Another mystery with my beans is that apparently my conditions are not compatible with more colorful beans. I plant blue beans or red beans or whatever, but they just seem to select themselves out.  Only way to keep them is to plant them separately and give special attention like more watering or picking off bugs and you might sense a theme here, but again that's just more trouble than it's worth.

And another thing, I prefer a bean that climbs but not to excessive heights. Something in the range of four to six feet keep them up away from the ground and easier to pick but not so giant that I have to build tall trellises. I find a nice what I call semi-vining bean and the next year it turns back into a giant vine. Even bush beans do it sometimes. I have no idea what causes it and my efforts at selection against it have mostly failed. I found a bean called Refugee that supposedly dated back to the late 1700's, and it had a great semi-vining and branching habit. It crossed and threw a bunch of new semi-vining offspring, and I thought I had hit the jackpot but since then they have all turned back into big vines.
1 month ago
There are probably others but the only crop I know of where the xenia effect can be easily seen is corn and even there it isn't always so. The seed coat is the same on all seeds from an individual plant but like Christopher said a lot of non-genetic factors can cause differences in appearance.

The embryo inside the seed is different though and sometimes you'll see odd looking seeds even though the seed coat is the same. They are maybe fatter than the others or shaped a little different.  I think that might be due to a mismatch of the crossed embryo with the mother seed coat, which I guess could be due to the xenia effect, but it also might just be another non-genetic thing. In any event sorting them out and tracking them to see for sure is again, more trouble that its worth to me.
1 month ago
From what I understand.

Lima beans are supposed to easily cross pollinate with each other, over more than twenty years, mine never have.

Runner beans are supposed to easily cross pollinate with each other, same thing, over more twenty years, mine never have.

Common beans are only rarely supposed to cross pollinate with each other, mine do it all the time.

Due to this fact I get four or five new hybrids every year



New crosses are generally not identifiable in the year the cross occurred. The F1 crossed seeds will look just like the other seeds from the mother variety. All the beans from growing the F1 seeds will look the same but probably different than the mother. Growing the F2 seeds can yield a bunch of different kinds, I've confirmed as many as six and it may be more. That segregation goes on for years, but I don't know how many years. The result is that it is a lot of trouble trying to keep track for sure. It is hard enough if just one actual cross has happened but if two or three have happened and you grow it all in a mix it becomes pretty much impossible, I just gave up on it.

I grow some of my beans as individual semi-isolated varieties for specific uses. It is only when I find an off-type in one of them that I know a new cross (rather than on going segregation) has happened. I pull them out of the individual variety and add them to the mixed-up group the next season. I don't try at all to keep track anymore; it's just more trouble than it's worth. As they keep segregating, I just let nature take its course and figure the best adapted make the most seeds each year and thus get replanted the most.

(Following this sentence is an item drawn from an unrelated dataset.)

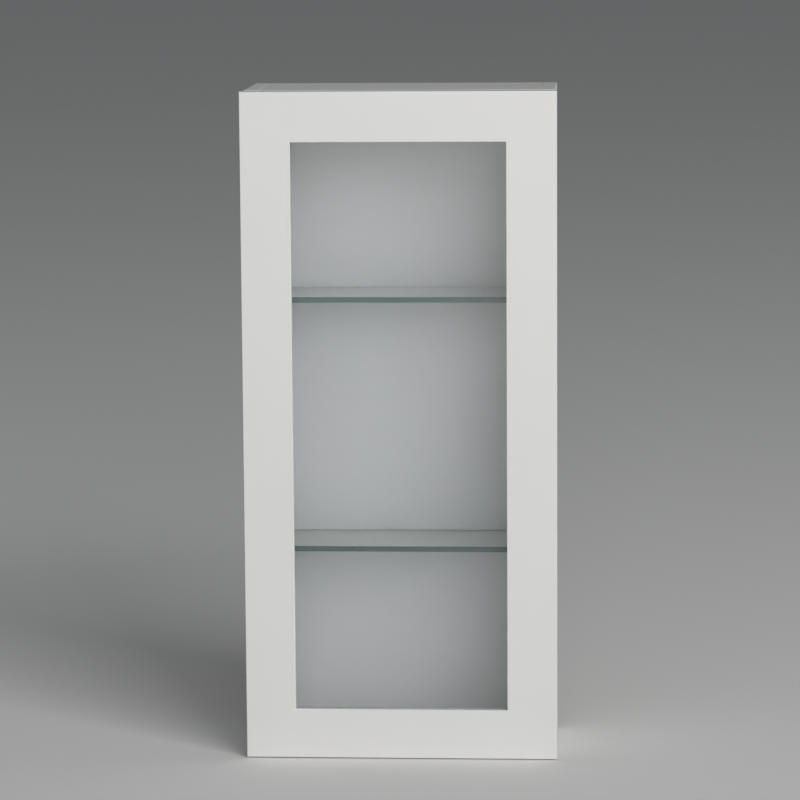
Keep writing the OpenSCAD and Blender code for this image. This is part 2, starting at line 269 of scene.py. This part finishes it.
# Painted on a roller line: flat, slightly cool, with the faint grain of fibres under it.
back_face, place = new_material("white roller paint on hardboard")
fibre = add(back_face, "TexNoise", {"Vector": place, "Scale": 1 / fibre_size, "Detail": 4.0})
drift = add(back_face, "TexNoise", {"Vector": place, "Scale": 1 / paint_drift})
tone = add(back_face, "Mix", {"Factor": drift, "A": linear("#F0F0F2"), "B": linear("#F4F4F6")},
           data_type="RGBA")
gloss = add(back_face, "MapRange", {"Value": fibre, "To Min": 0.42, "To Max": 0.52})
relief = add(back_face, "Bump", {"Height": fibre, "Distance": fibre_relief, "Strength": 0.4})
paint = add(back_face, "BsdfPrincipled",
            {"Base Color": tone, "Roughness": gloss, "Normal": relief, "IOR": 1.5})
add(back_face, "OutputMaterial", {"Surface": paint})

# Wet-pressed on wire mesh: dark tan, matt, with a regular pattern of small dents.
screen_side, place = new_material("bare hardboard, screen side")
mottle = add(screen_side, "TexNoise", {"Vector": place, "Scale": 1 / mottle_size, "Detail": 5.0})
tone = add(screen_side, "Mix", {"Factor": mottle, "A": linear("#7A5638"), "B": linear("#9A7350")},
           data_type="RGBA")
waves = [
    add(screen_side, "TexWave", {"Vector": place, "Scale": wave_repeat / screen_pitch},
        bands_direction=direction)
    for direction in ("X", "Z")
]
dents = add(screen_side, "Mix", {"Factor": 1.0, "A": waves[0], "B": waves[1]},
            data_type="RGBA", blend_type="MULTIPLY")
relief = add(screen_side, "Bump", {"Height": dents, "Distance": dent_depth, "Strength": 0.7})
board = add(screen_side, "BsdfPrincipled",
            {"Base Color": tone, "Roughness": 0.82, "Normal": relief, "IOR": 1.45})
add(screen_side, "OutputMaterial", {"Surface": board})

shape = cleaned("back_panel")
for face in shape.faces:
    face.material_index = 0 if face.normal.y < -facing else 1
piece_from(shape, "faced_back_panel", [back_face, screen_side], "cabinet", "back_board", "back_panel")

# ---------------------------------------------------------------------------
# Door frame
# Cut in one piece from 18 mm fibreboard and sprayed like the cabinet, with a
# finer rub-down on the front. All its outside edges have an arris of about 1 mm.
# ---------------------------------------------------------------------------
door_arris = 0.9 * MM
door_peel_size = 4 * MM
door_rub_size = 90 * MM

# The same lacquer with a longer, shallower peel and an evener gloss. Its colour is drawn darker than on
# the boards: painted shade that holds the lit front down against the interior behind the glass.
door_lacquer_painted_shade, place = new_material("white satin lacquer, flatted door front, painted shade")
peel = add(door_lacquer_painted_shade, "TexNoise", {"Vector": place, "Scale": 1 / door_peel_size, "Detail": 1.0})
rub = add(door_lacquer_painted_shade, "TexNoise", {"Vector": place, "Scale": 1 / door_rub_size, "Detail": 3.0})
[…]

Why the other species that are supposed too easily cross, never have is a mystery to me.

1 month ago
There was lots of Johnson grass, big, what I think are European thistles, what I call horse weeds, but others call giant rag weed, and burdock when I first moved here, some on my side but especially on the abandoned farm across the road. I didn't have any fences then and laying those big thistles in the garden paths helped keep the rabbits out. All of them made fine mulch and compost. That was twenty-five years ago and now there is just a little bit of Johnson grass and burdock left; I kind of like them and keep them for the nostalgia as there isn't enough to be useful anymore. Some horseweeds are still over there too, but too far away to mess with. I have been thinking of importing some of the thistles from up the road a way, because I think they are pretty, and the bumblebees love them.